TASK BRIEF ▸ Every line below should be repeated exactly.

* start MATERIAL *

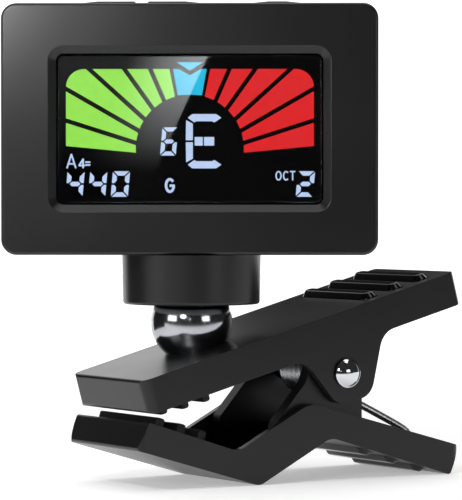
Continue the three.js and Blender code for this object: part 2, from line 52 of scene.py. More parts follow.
# Axes. The ball joint and the hinge pin give the places, and each group of pieces is made
# in millimetres in axes of its own: the head's, the upper jaw's and the lower jaw's.
ball = Vector(joints["tilt_fore_aft"]["pos_m"])
pin = Vector(joints["jaw_hinge"]["pos_m"])
head_back = Vector(joints["battery_cap_turn"]["axis"])
jaw_rise = radians(15.3)
ball_height = 24.0
ball_lift = 3.8


def axes(origin, along, across):
    """Turns millimetres in a group's own axes into metres in the frame."""
    turn = Matrix((along, across, along.cross(across))).transposed().to_4x4()
    return Matrix.Translation(origin) @ turn @ Matrix.Scale(0.001, 4)


right, deep = Vector((1, 0, 0)), Vector((0, 1, 0))
slope = Vector((cos(jaw_rise), 0, sin(jaw_rise)))
down_stem = Vector((sin(jaw_rise), 0, -cos(jaw_rise)))
head_axes = axes(ball, head_back.cross(Vector((0, 0, 1))), head_back)
upper_axes = axes(ball + down_stem * ball_lift * 0.001, slope, deep)
lower_axes = axes(ball - Vector((0, 0, ball_height * 0.001)), right, deep)
pin_axes = axes(pin, right, deep)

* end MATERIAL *

THE COMPLETED TASK ▸
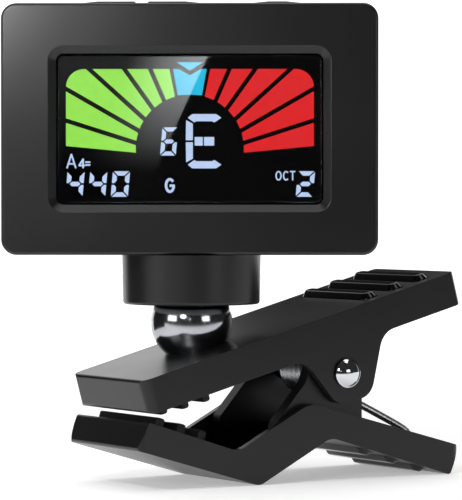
Continue the three.js and Blender code for this object: part 2, from line 52 of scene.py. More parts follow.
# Axes. The ball joint and the hinge pin give the places, and each group of pieces is made
# in millimetres in axes of its own: the head's, the upper jaw's and the lower jaw's.
ball = Vector(joints["tilt_fore_aft"]["pos_m"])
pin = Vector(joints["jaw_hinge"]["pos_m"])
head_back = Vector(joints["battery_cap_turn"]["axis"])
jaw_rise = radians(15.3)
ball_height = 24.0
ball_lift = 3.8


def axes(origin, along, across):
    """Turns millimetres in a group's own axes into metres in the frame."""
    turn = Matrix((along, across, along.cross(across))).transposed().to_4x4()
    return Matrix.Translation(origin) @ turn @ Matrix.Scale(0.001, 4)


right, deep = Vector((1, 0, 0)), Vector((0, 1, 0))
slope = Vector((cos(jaw_rise), 0, sin(jaw_rise)))
down_stem = Vector((sin(jaw_rise), 0, -cos(jaw_rise)))
head_axes = axes(ball, head_back.cross(Vector((0, 0, 1))), head_back)
upper_axes = axes(ball + down_stem * ball_lift * 0.001, slope, deep)
lower_axes = axes(ball - Vector((0, 0, ball_height * 0.001)), right, deep)
pin_axes = axes(pin, right, deep)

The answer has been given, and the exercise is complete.